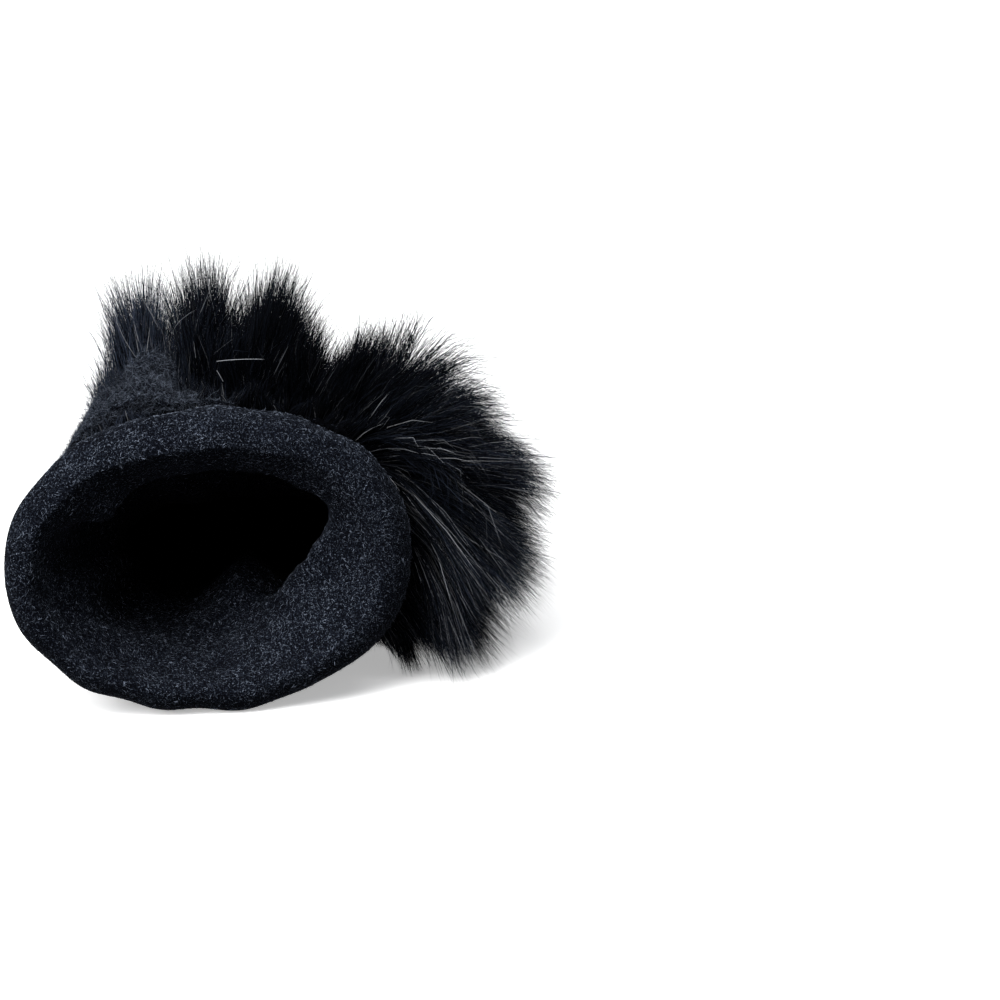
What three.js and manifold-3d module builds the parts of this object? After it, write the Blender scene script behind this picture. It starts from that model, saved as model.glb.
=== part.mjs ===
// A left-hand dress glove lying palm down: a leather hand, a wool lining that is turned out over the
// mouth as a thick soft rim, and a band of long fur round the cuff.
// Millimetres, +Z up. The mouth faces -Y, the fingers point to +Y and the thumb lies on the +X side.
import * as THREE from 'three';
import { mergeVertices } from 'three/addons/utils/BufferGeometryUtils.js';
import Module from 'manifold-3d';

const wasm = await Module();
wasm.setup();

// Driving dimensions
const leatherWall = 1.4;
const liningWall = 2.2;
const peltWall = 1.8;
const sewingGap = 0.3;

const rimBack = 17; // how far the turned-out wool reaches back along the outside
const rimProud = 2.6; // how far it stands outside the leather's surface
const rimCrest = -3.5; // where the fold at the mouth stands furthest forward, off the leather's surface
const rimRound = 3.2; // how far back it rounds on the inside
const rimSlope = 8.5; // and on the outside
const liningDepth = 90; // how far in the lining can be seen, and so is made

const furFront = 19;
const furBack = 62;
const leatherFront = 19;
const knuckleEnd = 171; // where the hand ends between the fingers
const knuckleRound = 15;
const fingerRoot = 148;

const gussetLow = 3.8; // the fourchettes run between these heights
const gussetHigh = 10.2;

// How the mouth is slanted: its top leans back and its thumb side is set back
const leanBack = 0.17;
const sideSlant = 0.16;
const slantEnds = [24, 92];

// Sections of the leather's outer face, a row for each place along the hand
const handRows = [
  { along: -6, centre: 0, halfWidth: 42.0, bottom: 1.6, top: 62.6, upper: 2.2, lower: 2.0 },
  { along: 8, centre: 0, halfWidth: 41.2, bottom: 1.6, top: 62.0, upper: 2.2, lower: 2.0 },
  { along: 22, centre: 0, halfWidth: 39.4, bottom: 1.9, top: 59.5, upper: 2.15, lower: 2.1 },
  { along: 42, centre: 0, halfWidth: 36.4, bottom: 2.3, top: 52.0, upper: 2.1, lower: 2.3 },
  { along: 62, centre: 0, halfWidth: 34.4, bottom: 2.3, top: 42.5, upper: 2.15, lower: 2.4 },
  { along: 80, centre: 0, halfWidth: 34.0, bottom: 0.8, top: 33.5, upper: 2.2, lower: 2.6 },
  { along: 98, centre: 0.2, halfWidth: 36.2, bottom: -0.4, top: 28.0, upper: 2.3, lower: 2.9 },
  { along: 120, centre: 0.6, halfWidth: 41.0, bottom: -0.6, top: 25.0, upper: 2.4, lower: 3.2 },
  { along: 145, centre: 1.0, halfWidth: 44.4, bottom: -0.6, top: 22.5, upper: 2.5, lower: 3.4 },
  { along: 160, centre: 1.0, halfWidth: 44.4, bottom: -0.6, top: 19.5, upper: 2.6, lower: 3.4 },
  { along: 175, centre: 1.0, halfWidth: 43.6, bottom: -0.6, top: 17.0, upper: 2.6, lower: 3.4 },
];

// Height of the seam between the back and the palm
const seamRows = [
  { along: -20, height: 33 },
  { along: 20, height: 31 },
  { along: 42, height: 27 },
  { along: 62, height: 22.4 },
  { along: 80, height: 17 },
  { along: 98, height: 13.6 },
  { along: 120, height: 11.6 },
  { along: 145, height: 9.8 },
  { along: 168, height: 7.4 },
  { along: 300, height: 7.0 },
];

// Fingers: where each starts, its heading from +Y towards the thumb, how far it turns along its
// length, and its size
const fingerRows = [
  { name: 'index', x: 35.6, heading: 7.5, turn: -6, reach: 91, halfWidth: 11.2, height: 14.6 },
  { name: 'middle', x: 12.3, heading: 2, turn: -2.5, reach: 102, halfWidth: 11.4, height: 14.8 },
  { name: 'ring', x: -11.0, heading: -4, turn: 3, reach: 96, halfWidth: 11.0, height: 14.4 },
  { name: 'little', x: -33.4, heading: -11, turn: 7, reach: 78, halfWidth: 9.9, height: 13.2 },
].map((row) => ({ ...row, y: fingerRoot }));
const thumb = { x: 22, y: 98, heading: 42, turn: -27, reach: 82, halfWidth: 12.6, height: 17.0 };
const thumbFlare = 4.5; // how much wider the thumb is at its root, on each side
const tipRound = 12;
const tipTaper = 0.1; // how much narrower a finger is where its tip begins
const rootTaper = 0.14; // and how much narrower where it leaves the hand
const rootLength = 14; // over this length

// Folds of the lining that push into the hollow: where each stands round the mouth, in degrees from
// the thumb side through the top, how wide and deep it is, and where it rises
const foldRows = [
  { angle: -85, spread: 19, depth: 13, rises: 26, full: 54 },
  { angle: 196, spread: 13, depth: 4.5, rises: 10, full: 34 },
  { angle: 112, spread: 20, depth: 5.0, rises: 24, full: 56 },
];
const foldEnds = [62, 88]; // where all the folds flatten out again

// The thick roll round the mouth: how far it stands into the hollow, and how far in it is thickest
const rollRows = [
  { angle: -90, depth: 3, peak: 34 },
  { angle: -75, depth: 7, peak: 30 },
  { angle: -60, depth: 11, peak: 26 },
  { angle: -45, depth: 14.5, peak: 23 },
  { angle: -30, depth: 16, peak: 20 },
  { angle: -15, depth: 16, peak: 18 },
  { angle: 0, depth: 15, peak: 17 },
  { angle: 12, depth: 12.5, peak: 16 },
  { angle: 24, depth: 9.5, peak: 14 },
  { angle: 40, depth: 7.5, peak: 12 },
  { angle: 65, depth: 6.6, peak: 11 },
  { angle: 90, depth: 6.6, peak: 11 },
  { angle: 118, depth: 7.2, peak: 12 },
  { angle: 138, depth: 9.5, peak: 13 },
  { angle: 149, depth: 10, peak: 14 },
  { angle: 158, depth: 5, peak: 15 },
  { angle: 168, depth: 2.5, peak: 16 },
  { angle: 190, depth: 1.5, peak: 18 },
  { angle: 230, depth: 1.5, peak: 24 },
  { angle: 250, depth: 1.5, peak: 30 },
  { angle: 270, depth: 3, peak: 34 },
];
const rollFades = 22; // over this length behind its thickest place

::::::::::

▸ YOUR OBJECTIVE: Exactly as written, please reproduce the lines from the first line of the data to the line containing "const slantEnds = [24, 92];", inclusive, and nothing else.

▸ SOLUTION FOR THIS TASK:
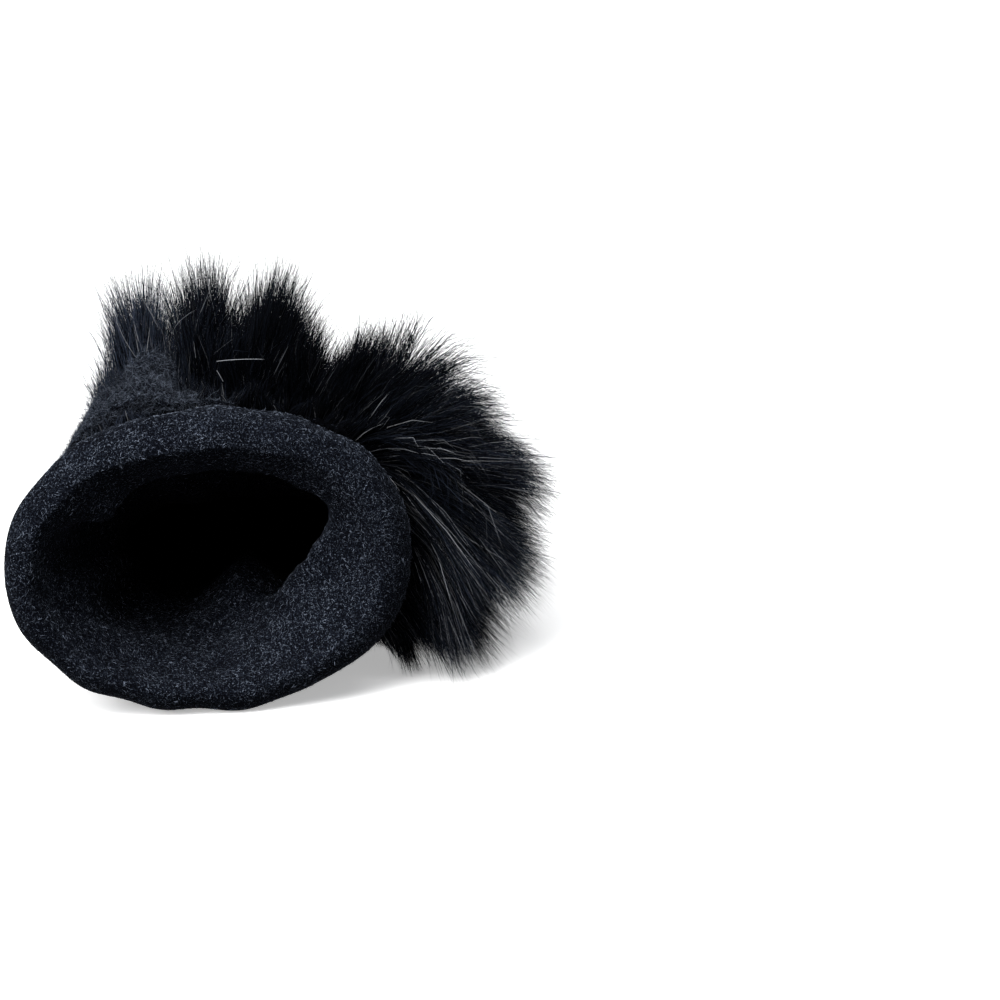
What three.js and manifold-3d module builds the parts of this object? After it, write the Blender scene script behind this picture. It starts from that model, saved as model.glb.
=== part.mjs ===
// A left-hand dress glove lying palm down: a leather hand, a wool lining that is turned out over the
// mouth as a thick soft rim, and a band of long fur round the cuff.
// Millimetres, +Z up. The mouth faces -Y, the fingers point to +Y and the thumb lies on the +X side.
import * as THREE from 'three';
import { mergeVertices } from 'three/addons/utils/BufferGeometryUtils.js';
import Module from 'manifold-3d';

const wasm = await Module();
wasm.setup();

// Driving dimensions
const leatherWall = 1.4;
const liningWall = 2.2;
const peltWall = 1.8;
const sewingGap = 0.3;

const rimBack = 17; // how far the turned-out wool reaches back along the outside
const rimProud = 2.6; // how far it stands outside the leather's surface
const rimCrest = -3.5; // where the fold at the mouth stands furthest forward, off the leather's surface
const rimRound = 3.2; // how far back it rounds on the inside
const rimSlope = 8.5; // and on the outside
const liningDepth = 90; // how far in the lining can be seen, and so is made

const furFront = 19;
const furBack = 62;
const leatherFront = 19;
const knuckleEnd = 171; // where the hand ends between the fingers
const knuckleRound = 15;
const fingerRoot = 148;

const gussetLow = 3.8; // the fourchettes run between these heights
const gussetHigh = 10.2;

// How the mouth is slanted: its top leans back and its thumb side is set back
const leanBack = 0.17;
const sideSlant = 0.16;
const slantEnds = [24, 92];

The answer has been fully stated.